Tyne Daly throws herself into 'Master Class'

A thunder of applause greets Tyne Daly when she first appears on stage in "Master Class." It's out of respect for Daly as much as it is for the character she is playing opera great Maria Callas.

"No applause," she says after a long time soaking up the love from the stage apron, clutching an imposing handbag and wearing a sober pantsuit and expensive scarf. "We're here to work."

Indeed. And that could apply to either woman. For the next few hours, Tony Award winning Daly puts everything she's got into portraying Callas in a new revival of Terrence McNally's play, directed by Stephen Wadsworth, which opened Thursday at the Samuel J. Friedman Theatre. Daly is sometimes ragged, but always courageous.

Based loosely on the master classes Callas gave to students at the Juilliard School of Music in the 1970s, the plot centers on three young singers who come to the opera diva for advice. It's really a character study of Callas, whose voice had disintegrated by this point and who takes the audience back into her memories in two large soliloquies.

Daly plays Callas as a steely woman with a quick-to-bristle exterior who surprises herself when softer emotions bubble out. It's a portrait filled with love, respect and understanding about both the diva's loneliness and her deep craving for affection.

"Forget all about me. Poof! I'm invisible," she tells her first victim, as if the possibility of ignoring "La Divina" was possible. But she can't stop herself interrupting, badgering, teasing out, explaining, historicizing and ridiculing.

When one of her students complains that it is hard to sing an aria the way Callas insists, the diva shoots back: "It'll tell you what's hard. What's hard is listening to you make a mockery of this work of art."
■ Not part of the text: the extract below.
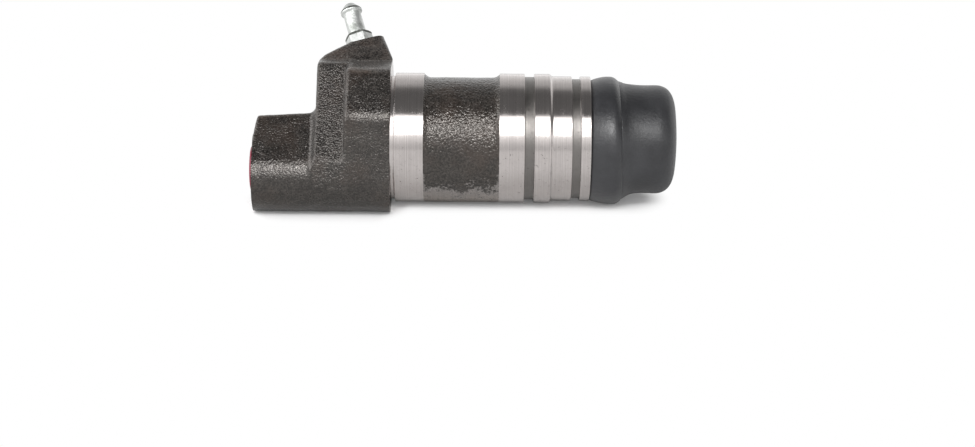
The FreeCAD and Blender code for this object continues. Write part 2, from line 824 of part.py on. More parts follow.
def primary_cup():
    """The rubber cup whose lip faces the pressure."""
    body = new_body("primary_cup")
    outer = S.bore_radius - S.slide_gap
    floor = CUP_REAR - S.cup_base
    hollow = outer - S.cup_lip
    corners = [
        (CUP_REAR, 0),
        (CUP_REAR, outer - S.cup_lip_slope / 2),
        (floor, outer - S.cup_lip_slope / 2),
        (CUP_FRONT, outer),
        (CUP_FRONT, outer - S.cup_lip / 2),
        (floor, hollow - S.cup_lip_slope),
        (floor, 0),
    ]
    revolve(body, "cup", corners)
    return body


def spring_seat():
    """The dished metal seat that spreads the cup and centres the spring."""
    body = new_body("spring_seat")
    inner = S.spring_coil_radius + S.spring_wire_radius + S.face_gap
    rim = inner + S.spreader_thickness
    top = SPREADER_REAR - S.spreader_height
    corners = [
        (SPREADER_REAR, 0),
        (SPREADER_REAR, rim),
        (top, rim),
        (top, inner),
        (SPREADER_FACE, inner),
        (SPREADER_FACE, 0),
    ]
    revolve(body, "dish", corners)
    return body


def wire_section(radius):
    """Half of the six flats around the spring's wire, from the coil's inside outwards."""
    corner = radius * 2 / ROOT_THREE
    return [(corner / 2, -radius), (corner, 0), (corner / 2, radius)]


def return_spring():
    """The coil between the bore's floor and the spring seat, with closed ends.

    Each half turn is a flat half ring, tilted by what it climbs, so neighbours meet squarely.
    """
    body = new_body("return_spring")
    inset = S.spring_wire_radius * 2 / ROOT_THREE + S.face_gap * 2
    start = inset - S.bore_floor
    end = SPREADER_FACE - inset
    closed_climb = S.spring_wire_radius + S.spring_end_play
    open_climb = (end - start - closed_climb * 2 * CLOSED_HALVES) / OPEN_HALVES
    climbs = [closed_climb] * CLOSED_HALVES + [open_climb] * OPEN_HALVES
    climbs += [closed_climb] * CLOSED_HALVES
    place = start
    for i, climb in enumerate(climbs):
        half = climb / 2
        far_side = i % 2 == 1
        tilt = arctangent(half / S.spring_coil_radius)
        reach = S.spring_coil_radius / cosine(tilt)
        turn = ((0, 0, -1 if far_side else 1), tilt)
        sketch = new_sketch(body, f"half_turn_{i}_outline", "XZ_Plane", (place + half, 0, 0), turn)
        section = [(x, y + reach) for x, y in mirrored(wire_section(S.spring_wire_radius))]
        draw_loop(sketch, section)
        settings = {"ReferenceAxis": (sketch, ["H_Axis"]), "Angle": sized(180), "Reversed": far_side}
        add_feature(body, "Revolution", f"half_turn_{i}", sketch, **settings)
        place = place + climb
    return body


def dust_boot():
    """The moulded boot: bead, bulge, sleeve and an end wall with the rod's hole."""
    body = new_body("dust_boot")
    mouth = AT["nose"] + S.boot_play
    peak = mouth + S.boot_peak_place
    foot = mouth + S.boot_foot_place
    end = mouth + S.boot_length
    inner_foot = foot + S.boot_hollow_rear
    inner_end = end - S.boot_wall
    skin = S.boot_sleeve_radius - S.boot_wall
    bore = S.nose_radius + S.boot_play
    hollow = AT["end"] + S.boot_hollow_start
    bead_start = AT["nose"] + S.boot_groove_inset + S.boot_play
    bead_end = bead_start + S.boot_groove_width - S.boot_play * 2
    bead = bore - S.boot_groove_depth
    corners = [
        (mouth, S.boot_mouth_radius),
        (peak, S.boot_peak_radius),
        (peak + S.boot_peak_width, S.boot_peak_radius - S.boot_crown),
        (foot, S.boot_sleeve_radius),
        (end - S.boot_end_slope, S.boot_sleeve_radius),
        (end, S.boot_sleeve_radius - S.boot_end_slope),
        (end, S.boot_hole),
        (inner_end, S.boot_hole),
        (inner_end, skin - S.boot_inner_slope),
        (inner_end - S.boot_inner_slope, skin),
        (inner_foot, skin),
        (hollow, S.boot_hollow_radius),
        (hollow, bore),
        (bead_end, bore),
        (bead_end, bead),
        (bead_start, bead),
        (bead_start, bore),
        (mouth, bore),
    ]
    revolve(body, "skin", corners)
    return body


BUILDERS = (
    cylinder_casting,
    bleed_screw,
    port_plug,
    return_spring,
    spring_seat,
    primary_cup,
    cup_shim,
    piston,
    rod_seat,
    secondary_seal,
    stop_washer,
    retaining_ring,
    dust_boot,
)


def check(bodies):
    """Stop unless every object computed and every sub-part is one valid solid."""
    for item in DOC.Objects:
        if "Invalid" in item.State or "Error" in item.State:
            raise RuntimeError(f"{item.Name} failed: {item.State}")
    for body in bodies:
        shape = body.Shape
        if shape.isNull() or not shape.isValid() or len(shape.Solids) != 1:
            raise RuntimeError(f"{body.Label} is not one valid solid")


def main():
    """Build each sub-part, check them all and write one STEP file for each."""
    bodies = [build() for build in BUILDERS]
    DOC.recompute()
    check(bodies)
    os.makedirs("parts", exist_ok=True)
    for body in bodies:
        body.Shape.exportStep(f"parts/{body.Label}.step")
        print(f"{body.Label}: {body.Shape.Volume:.1f} mm3")


main()
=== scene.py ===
import math

import bmesh
import bpy
import numpy as np
from mathutils import Matrix, Vector, noise


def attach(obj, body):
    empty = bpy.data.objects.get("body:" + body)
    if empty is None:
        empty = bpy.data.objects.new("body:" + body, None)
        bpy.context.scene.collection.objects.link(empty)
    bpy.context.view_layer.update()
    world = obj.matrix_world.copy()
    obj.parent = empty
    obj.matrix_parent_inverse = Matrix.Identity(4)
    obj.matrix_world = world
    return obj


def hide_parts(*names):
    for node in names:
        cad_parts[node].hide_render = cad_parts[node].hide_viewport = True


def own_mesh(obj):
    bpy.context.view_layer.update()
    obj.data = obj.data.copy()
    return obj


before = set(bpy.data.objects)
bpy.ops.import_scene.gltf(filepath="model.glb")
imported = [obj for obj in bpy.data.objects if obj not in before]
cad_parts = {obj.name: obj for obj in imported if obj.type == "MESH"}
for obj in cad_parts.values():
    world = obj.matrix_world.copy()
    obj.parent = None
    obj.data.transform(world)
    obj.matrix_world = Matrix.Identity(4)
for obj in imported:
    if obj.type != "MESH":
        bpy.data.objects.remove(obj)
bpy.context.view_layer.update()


# Studio: a pale floor under the part, a soft box on the camera's side, a dark ceiling and a
# pale backdrop, which the turned lands show as bands of light and dark.
CAMERA_DISTANCE = 0.791
CAMERA_PITCH = math.radians(24.05)
CAMERA_ROLL = math.radians(0.5)
LENS_PIXELS = 2420.0
PHOTO_SIZE = (975, 447)
ORIGIN_PIXEL = (391.65, 137.0)
SENSOR_WIDTH = 36.0
FLOOR_HEIGHT = -0.02102
FLOOR_GREY = 0.80
FLOOR_GLOW = 0.10
SEEN_WHITE = (0.005, 0.015)
MIRRORED_WHITE = (0.020, 0.050)
MIRRORED_PAPER = 0.93
MIRRORED_MATT = 0.59
FOOT_MIDDLE = 0.0185
FOOT_HALF_LENGTH = 0.0585
BOSS_SET_BACK = (0.006, -0.004, 0.0, 0.0103)
LAMPS = {
    "softbox": (Vector((0.02, -0.726, 0.688)) * 0.9, (0.75, 0.535), 2.74),
    "strip": (Vector((0.04, -0.707, 0.707)) * 0.86, (0.34, 0.13), 2.3),
    "side_box": (Vector((-0.84, -0.13, 0.53)), (0.80, 0.80), 7.2),
}
# brightness from the horizon on the camera's side (0), over the top, to the far horizon (1)
STUDIO_STOPS = [
    (0.0, 0.72), (0.05, 0.86), (0.10, 1.20), (0.15, 1.45), (0.335, 1.00), (0.352, 0.150),
    (0.60, 0.150), (0.66, 0.20), (0.705, 0.46), (0.74, 0.62), (0.79, 0.70), (0.87, 0.94),
    (0.94, 1.10), (1.0, 1.40),
]
MIX_SOCKETS = {"FLOAT": (2, 3, 0), "RGBA": (6, 7, 2)}


def feed(tree, socket, value):
    """Link a socket to another node's, or set its own value."""
    if isinstance(value, bpy.types.NodeSocket):
        tree.links.new(value, socket)
    else:
        socket.default_value = value


def place_node(tree, kind, inputs=None, **settings):
    """A shader node with its settings and its inputs, each a value or another node's socket."""
    made = tree.nodes.new(kind)
    for name, value in settings.items():
        setattr(made, name, value)
    for name, value in (inputs or {}).items():
        feed(tree, made.inputs[name], value)
    return made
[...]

Daly, the former star of the TV show "Cagney & Lacey" and later winner of a Tony for "Gypsy," is not the first name you might consider when thinking of who might follow Zoe Caldwell, who won a Tony in 1996 for playing Callas in the original. Daly isn't Greek, is no opera singer and has made a career of playing anti-glamour roles.

But adopting a slight European accent and a dark-haired wig, Daly somehow pulls it off, augmented by thick eye makeup and tasteful gold jewelry. She strides across the stage purposefully and erect, as someone very comfortable in the spotlight. Her interaction with the audience is confident and her Callas is often rip roaringly funny and knowingly, too. It is a triumph of will a Tyne Daly master class.

She is aided by a wonderful supporting cast that includes Sierra Boggess as Sharon Graham, Alexandra Silber as Sophie De Palma, Jeremy Cohen as the accompanist Manny and Garrett Sorenson as the tenor Anthony Candolino.

Silber is adorable as the first student, who, like a floppy lamb to the slaughter, bounces on stage with a great voice and high hopes. She only gets one note out before Callas questions everything. Silber is soon in tears and on her knees, symbolically striping under the withering criticism — her glasses, jewelry and sweater are soon discarded. At the other extreme, Sorenson plays the playful student Candolino with aplomb, lucky that his bluster, flirtatiousness and sincerity have left the teacher more amused than angered.

The highlight of the play is watching Boggess tangle with Daly, a student who starts by vomiting in fear simply by being in Callas' presence, but who later pushes through to deliver a powerful performance of the letter aria from Verdi's "Macbeth" with Callas circling, editing and shadowing the younger woman's performance.

You can feel Callas' respect and jealousy at this lovely young talent, and you can feel Sharon's recognition of it, too, adding to a climatic showdown. The student strikes back in petulant anger, but it is Callas who emerges the winner.

Daly handles human interactions better than her twin memory soliloquies, in which she recounts her triumphs at La Scala and interactions with her lover Aristotle Onassis and her husband Giovanni Battista Meneghini.

Daly doesn't always smoothly mimic the male voices or seem at ease with the pacing of these arguments as she is with the parry-and-thrust with her students. But she throws herself into it and her silent moments as Callas' real recorded voice pours out of the speakers conveys all she needs it to.

Daly, for all the inevitable comparisons to others who have played the role, has managed to create a fascinating portrait of Callas, one that delves into the insecurity and hunger of all artists. The premise, which at first doesn't seem like it will offer all that much insight, turns out to offer quite a bit.

McNally's portrait is of a woman still haunted by the feeling of being "fat and ugly," who sacrificed for years and battled egos and bitchiness, to emerge as a singular star. In Daly's hands she is imperious, vulnerable, defensive and aggressive and deeply sympathetic. Her students? Nothing but slackers.

"I'm hurt," Callas says as Sharon storms off. "As strange as it may seem to some of you, I have feelings, too. Anyway. That's another story." Daly has admirably told both stories.